_Raw data_
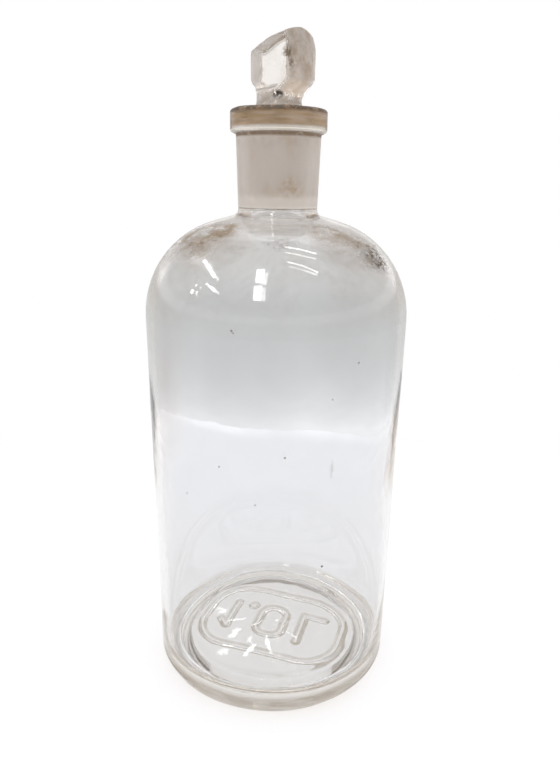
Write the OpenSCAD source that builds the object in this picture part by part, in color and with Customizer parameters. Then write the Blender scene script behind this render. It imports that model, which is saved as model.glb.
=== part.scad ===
// Reagent bottle for one litre, with a ground-in glass stopper.
// Millimetres. The origin is the centre of the base on the surface it stands on, and +Z is up.
// The mark under the base runs along X.

/* [Body] */
// Outside diameter at the top of the wall
body_d = 100; // [84:1:120]
// Outside diameter at the bottom of the wall, less than body_d by the mould's draft
body_base_d = 98.4; // [84:0.1:120]
// Height of the top of the wall, where the shoulder starts
wall_top = 150; // [100:1:200]
// Thickness of the wall
wall = 3; // [2:0.1:4]

/* [Base] */
// Outside radius of the heel
heel_r = 6.5; // [4:0.5:9]
// Radius of the corner between the wall and the floor inside
floor_fillet = 5; // [3:0.5:7]
// Height of the lowest part of the floor inside, next to the wall
floor_edge_z = 8; // [7:0.5:12]
// Height of the raised middle of the floor inside
floor_z = 11.6; // [11:0.1:14]
// Depth of the hollow under the base
push_up_h = 7; // [4:0.5:7.5]
// Diameter of the hollow where it meets the bearing ring
push_up_d = 76; // [72:1:80]
// Diameter of the hollow's flat top
push_up_top_d = 70; // [68:1:72]

/* [Shoulder] */
// Radius of the shoulder's arc
shoulder_r = 36; // [28:1:38]
// Slope of the shoulder where it reaches the neck, in degrees
shoulder_slope = 15.5; // [10:0.5:20]
// Radius of the outside corner between the shoulder and the neck
neck_fillet = 2; // [2:0.5:6]
// Radius of the inside corner between the shoulder and the throat
throat_fillet = 6; // [4:0.5:8]

/* [Neck and collar] */
// Outside diameter of the neck
neck_d = 29.8; // [28:0.1:30.4]
// Height of the lip
lip_z = 223; // [215:0.5:230]
// Diameter of the collar round the lip
collar_d = 34.8; // [34:0.1:38]
// Height of the collar
collar_h = 7.9; // [6:0.1:10]
// Radius of the collar's edges
collar_edge_r = 1.2; // [0.5:0.1:1.4]
// Radius of the corner under the collar
collar_fillet = 1; // [0.6:0.1:1.2]

/* [Ground joint] */
// Diameter of the ground socket at the lip
socket_d = 23; // [20:0.1:24]
// Loss of diameter for each millimetre of depth
joint_taper = 0.1; // [0.05:0.01:0.12]
// Depth that the plug reaches below the lip
plug_depth = 32; // [26:0.5:34]
// Depth of the socket past the end of the plug
socket_relief = 2; // [1:0.5:3]
// Gap between the plug and the socket, measured along a radius
joint_gap = 0.04; // [0.02:0.01:0.08]

/* [Stopper stem] */
// Diameter of the stem
stem_d = 16; // [12:0.5:18]
// Height of the stem's lower end above the lip
stem_rise = 2.6; // [2:0.1:4]
// Radius of the rounded end of the plug
plug_edge_r = 1.5; // [0.5:0.1:2]

/* [Stopper head] */
// Outline of the head seen square on, across and up from its foot, anticlockwise
head_outline = [
    [11.9, 5.8], [11.9, 17.4], [9.4, 23], [-0.5, 22],
    [-11.4, 18.2], [-11.4, 6.5], [-3.8, 0], [3.4, 0]
];
// Thickness between the two flat faces
head_t = 13.4; // [11:0.1:16]
// Bevel between a face and the rim: width across the face, and depth in the thickness
head_bevel = [1.7, 5];
// Gap between the lip and the head's foot
head_rise = 1.9; // [1:0.1:4]
// Turn of the head about the bottle's axis, in degrees
head_turn = -32; // [-180:1:180]
// Shift of the head off the plug's axis, along its width and its thickness
head_shift = [0.7, 0.6];

/* [Capacity mark] */
// Length of the frame round the mark
mark_l = 64; // [50:1:66]
// Width of the frame round the mark
mark_w = 43; // [36:1:46]
// Radius of the frame's corners
mark_corner_r = 17; // [8:1:18]
// Width of the raised lines
mark_line = 2.2; // [1:0.1:2.6]
// Height of the raised lines
mark_relief = 0.9; // [0.4:0.1:1.2]
// Height of the figures
figure_h = 20; // [14:0.5:22]
// Width of the figure 0
figure_w = 13; // [11:0.5:14]
// Radius of the figure 0's corners
figure_corner_r = 5.5; // [4:0.5:5.5]
// Place of the figure 1 along the mark
one_x = -19; // [-22:0.5:-17]
// Size of the flag of the figure 1
flag_l = 4; // [2:0.5:5]
// Place of the point along the mark
point_x = -11; // [-13:0.5:-10]
// Place of the upright of the litre sign along the mark
litre_x = 12.5; // [10:0.5:14]
// Length of the foot of the litre sign
litre_l = 10; // [6:0.5:12]

/* [Hidden] */
$fn = 96;
EPS = 0.01;
FAR = 60;
body_r = body_d / 2;
base_r = body_base_d / 2;
neck_r = neck_d / 2;
collar_r = collar_d / 2;
stem_r = stem_d / 2;
collar_z = lip_z - collar_h;
plug_end_z = lip_z - plug_depth;
socket_end_z = plug_end_z - socket_relief;
throat_r = socket_r(socket_end_z);
shoulder_x = body_r - shoulder_r;
plug_top_z = lip_z - 0.4;
stem_z = lip_z + stem_rise;
head_z = lip_z + head_rise;
figure_top = figure_h / 2;

// Radius of the ground socket at height z
function socket_r(z) = socket_d / 2 - (lip_z - z) * joint_taper / 2;

// Height of the shoulder's sloping line at radius x, for a surface t inside the outer one
function slope_z(x, t) =
    wall_top + (shoulder_r - t) / cos(shoulder_slope)
    - (x - shoulder_x) * tan(shoulder_slope);

// Angle of the outward normal of the outline's edge from a to b
function edge_angle(a, b) = atan2(a[0] - b[0], b[1] - a[1]);

// A square with its opposite corners at a and b
module block_2d(a, b) {
    translate(a) square(b - a);
}

// Half section of the shoulder and what is above it up to height top, t inside the outer surface,
// joined to a neck of radius r by a corner of radius fillet
module shoulder_2d(t, r, fillet, top) {
    arc_r = shoulder_r - t;
    touch_x = shoulder_x + arc_r * sin(shoulder_slope);
    fillet_x = r + fillet;
    fillet_z = slope_z(fillet_x, t) + fillet / cos(shoulder_slope);
    end_x = fillet_x - fillet * sin(shoulder_slope);

    intersection() {
        translate([shoulder_x, wall_top]) circle(arc_r);
        block_2d([0, wall_top], [body_r, lip_z]);
    }
    polygon([
        [0, wall_top], [shoulder_x, wall_top],
        [touch_x, slope_z(touch_x, t)], [0, slope_z(0, t)]
    ]);
    block_2d([0, wall_top], [r, top]);
    difference() {
        polygon([
            [r - 1, slope_z(r, t) - 1], [r - 1, fillet_z], [fillet_x, fillet_z],
            [end_x, slope_z(end_x, t)], [end_x, slope_z(end_x, t) - 1]
        ]);
        translate([fillet_x, fillet_z]) circle(fillet);
    }
}

// Half section of the wall from height z up, with a rounded lower corner of radius r
module wall_2d(t, z, r) {
    block_2d([0, z], [base_r - t - r, z + r]);
    translate([base_r - t - r, z + r]) circle(r);
    polygon([[0, z + r], [base_r - t, z + r], [body_r - t, wall_top], [0, wall_top]]);
}

// Half section of the collar with rounded outside edges, and the corner under it
module collar_2d() {
    e = collar_edge_r;
    block_2d([0, collar_z], [collar_r - e, lip_z]);
    block_2d([0, collar_z + e], [collar_r, lip_z - e]);
    for (z = [collar_z + e, lip_z - e]) {
        translate([collar_r - e, z]) circle(e);
    }
    difference() {
        block_2d([neck_r - 1, collar_z - collar_fillet], [neck_r + collar_fillet, collar_z + 1]);
        translate([neck_r + collar_fillet, collar_z - collar_fillet]) circle(collar_fillet);
    }
}

// Half section of the space inside: body, shoulder, throat and ground socket
module cavity_2d() {
    difference() {
        union() {
            wall_2d(wall, floor_edge_z, floor_fillet);
            shoulder_2d(wall, throat_r, throat_fillet, socket_end_z + EPS);
        }
        polygon([
            [0, 0], [push_up_top_d / 2 + 7, 0], [push_up_top_d / 2 + 7, floor_edge_z],
            [push_up_top_d / 2, floor_z], [0, floor_z]
        ]);
    }
    polygon([
        [0, socket_end_z], [throat_r, socket_end_z],
        [socket_r(lip_z + 1), lip_z + 1], [0, lip_z + 1]
    ]);
}

// A rectangle of length l and width w about the origin, with corners of radius r
module rounded_2d(l, w, r) {
    square([l, w - 2 * r], center = true);
    square([l - 2 * r, w], center = true);
    for (x = [-1, 1], y = [-1, 1]) {
        translate([x * (l / 2 - r), y * (w / 2 - r)]) circle(r);
    }
}

// A raised line along a rounded rectangle of outside size l by w
module loop_2d(l, w, r) {
    difference() {
        rounded_2d(l, w, r);
        rounded_2d(l - 2 * mark_line, w - 2 * mark_line, r - mark_line);
    }
}

// The generic capacity mark, one litre, as read from beneath the bottle
module mark_2d() {
    half = mark_line / 2;

    loop_2d(mark_l, mark_w, mark_corner_r);
    translate([one_x, 0]) {
        block_2d([-half, -figure_top], [half, figure_top]);
        polygon([
            [0, figure_top], [-flag_l, figure_top - flag_l],
            [-flag_l, figure_top - flag_l - mark_line], [0, figure_top - 2 * mark_line]
        ]);
    }
    translate([point_x, mark_line - figure_top]) circle(mark_line);
    loop_2d(figure_w, figure_h, figure_corner_r);
    translate([litre_x, 0]) {
        block_2d([0, -figure_top], [mark_line, figure_top]);
        block_2d([0, -figure_top], [litre_l, mark_line - figure_top]);
    }
}

// One moulded piece of glass, ground inside the neck
module bottle() {
    color([0.80, 0.82, 0.80]) union() {
        rotate_extrude() difference() {
            union() {
                wall_2d(0, 0, heel_r);
                shoulder_2d(0, neck_r, neck_fillet, lip_z - collar_edge_r);
                collar_2d();
            }
            cavity_2d();
            polygon([
                [0, -1], [push_up_d / 2, -1], [push_up_d / 2, 0],
                [push_up_top_d / 2, push_up_h], [0, push_up_h]
            ]);
        }
        translate([0, 0, push_up_h + EPS]) rotate([180, 0, 0]) {
            linear_extrude(mark_relief + EPS) mark_2d();
        }
    }
}

// The ground plug, and the flare from it to the stem
module plug() {
    end_r = socket_r(plug_end_z) - joint_gap;
    top_r = socket_r(plug_top_z) - joint_gap;
    flare = stem_z - plug_top_z;
    rotate_extrude() {
        difference() {
            polygon([[0, plug_end_z], [end_r, plug_end_z], [top_r, plug_top_z], [0, plug_top_z]]);
            difference() {
                block_2d([end_r - plug_edge_r, plug_end_z - 1], [end_r + 1, plug_end_z + plug_edge_r]);
                translate([end_r - plug_edge_r, plug_end_z + plug_edge_r]) circle(plug_edge_r);
            }
        }
        block_2d([0, plug_top_z - EPS], [stem_r, head_z + stem_r / 2]);
        difference() {
            block_2d([stem_r - EPS, plug_top_z - EPS], [stem_r + flare, stem_z]);
            translate([stem_r + flare, stem_z]) circle(flare);
        }
    }
}

// The flat eight-sided head: each edge of the outline cuts the rim and its two bevels
module head() {
    inner_t = head_t / 2 - head_bevel[1];
    intersection_for (i = [0:7]) {
        a = head_outline[i];
        b = head_outline[(i + 1) % 8];
        angle = edge_angle(a, b);
        reach = a * [cos(angle), sin(angle)];
        rotate([0, -angle, 0]) linear_extrude(2 * FAR, center = true) polygon([
            [-FAR, -head_t / 2], [reach - head_bevel[0], -head_t / 2],
            [reach, -inner_t], [reach, inner_t],
            [reach - head_bevel[0], head_t / 2], [-FAR, head_t / 2]
        ]);
    }
}

// One pressed piece of glass, ground on the plug
module stopper() {
    color([0.82, 0.80, 0.76]) union() {
        plug();
        translate([0, 0, head_z]) rotate([0, 0, head_turn]) {
            translate([head_shift[0], head_shift[1], 0]) head();
        }
    }
}

bottle();
stopper();
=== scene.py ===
import math

import bpy
import numpy as np
from mathutils import Matrix, Vector


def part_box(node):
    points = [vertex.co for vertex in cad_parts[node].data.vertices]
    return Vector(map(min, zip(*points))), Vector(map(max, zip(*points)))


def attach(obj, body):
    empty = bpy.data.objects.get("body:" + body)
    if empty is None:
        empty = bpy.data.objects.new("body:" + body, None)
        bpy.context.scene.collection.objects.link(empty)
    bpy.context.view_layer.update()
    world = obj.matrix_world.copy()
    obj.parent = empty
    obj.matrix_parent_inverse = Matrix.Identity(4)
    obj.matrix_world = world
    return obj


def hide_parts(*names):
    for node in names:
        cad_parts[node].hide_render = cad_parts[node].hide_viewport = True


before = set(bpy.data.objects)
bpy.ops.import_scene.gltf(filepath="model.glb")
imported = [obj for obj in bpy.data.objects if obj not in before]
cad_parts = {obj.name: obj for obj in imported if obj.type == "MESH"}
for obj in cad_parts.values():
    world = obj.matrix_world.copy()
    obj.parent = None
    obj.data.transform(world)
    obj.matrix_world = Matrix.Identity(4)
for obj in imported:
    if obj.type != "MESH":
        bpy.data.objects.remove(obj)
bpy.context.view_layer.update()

# Shapes are worked out in millimetres, and Blender's objects are in metres.
MM = 0.001
BODY_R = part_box("bottle")[1].x / MM
LIP_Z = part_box("bottle")[1].z / MM
STOPPER_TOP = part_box("stopper")[1].z / MM
PLUG_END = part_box("stopper")[0].z / MM

WALL = 3.0
WALL_TOP = 150.0
SHOULDER_R = 36.0
SHOULDER_SLOPE = math.radians(15.5)
NECK_FOOT_R, NECK_TOP_R = 14.55, 15.35
COLLAR_R, COLLAR_Z = 17.4, 215.0
SOCKET_END = PLUG_END - 2.0
SOCKET_D = 23.0
JOINT_TAPER = 0.1
JOINT_GAP = 0.04
# From the middle of the base outward: flat underside, its rounded corner, bearing ring, heel
UNDERSIDE_R, PUSH_UP_R, RING_R, HEEL_R = 33.7, 35.4, 38.2, 49.17
PUSH_UP_H = 7.0
FLOOR_TOP = 11.9


# ---------------------------------------------------------------- bottle: the meridian line

def slope_z(r, inside):
    """Height of the shoulder's sloping line at radius r, for a surface that far inside."""
    return (WALL_TOP + (SHOULDER_R - inside) / math.cos(SHOULDER_SLOPE)
            - (r - BODY_R + SHOULDER_R) * math.tan(SHOULDER_SLOPE))


def socket_r(z):
    """Radius of the ground socket at height z."""
    return SOCKET_D / 2 - (LIP_Z - z) * JOINT_TAPER / 2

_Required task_
Repeat exactly, please, each line from the beginning of the data through the line with "runs along X." in it, and only those lines.

_Task answer_
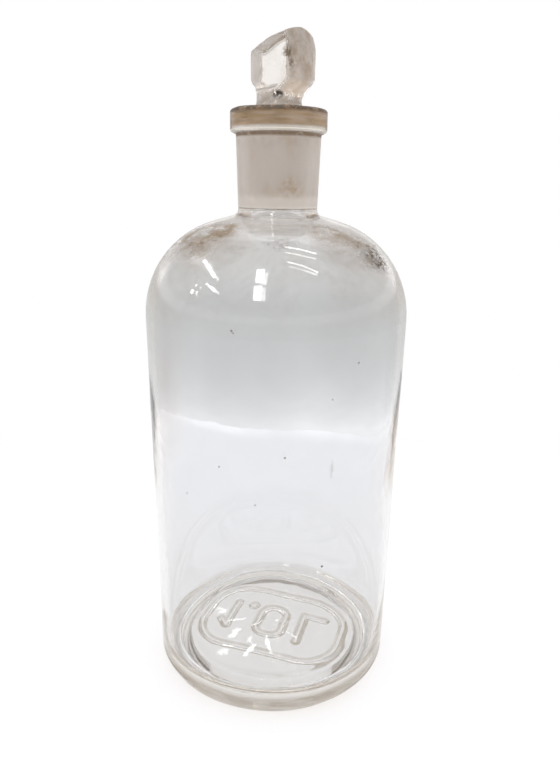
Write the OpenSCAD source that builds the object in this picture part by part, in color and with Customizer parameters. Then write the Blender scene script behind this render. It imports that model, which is saved as model.glb.
=== part.scad ===
// Reagent bottle for one litre, with a ground-in glass stopper.
// Millimetres. The origin is the centre of the base on the surface it stands on, and +Z is up.
// The mark under the base runs along X.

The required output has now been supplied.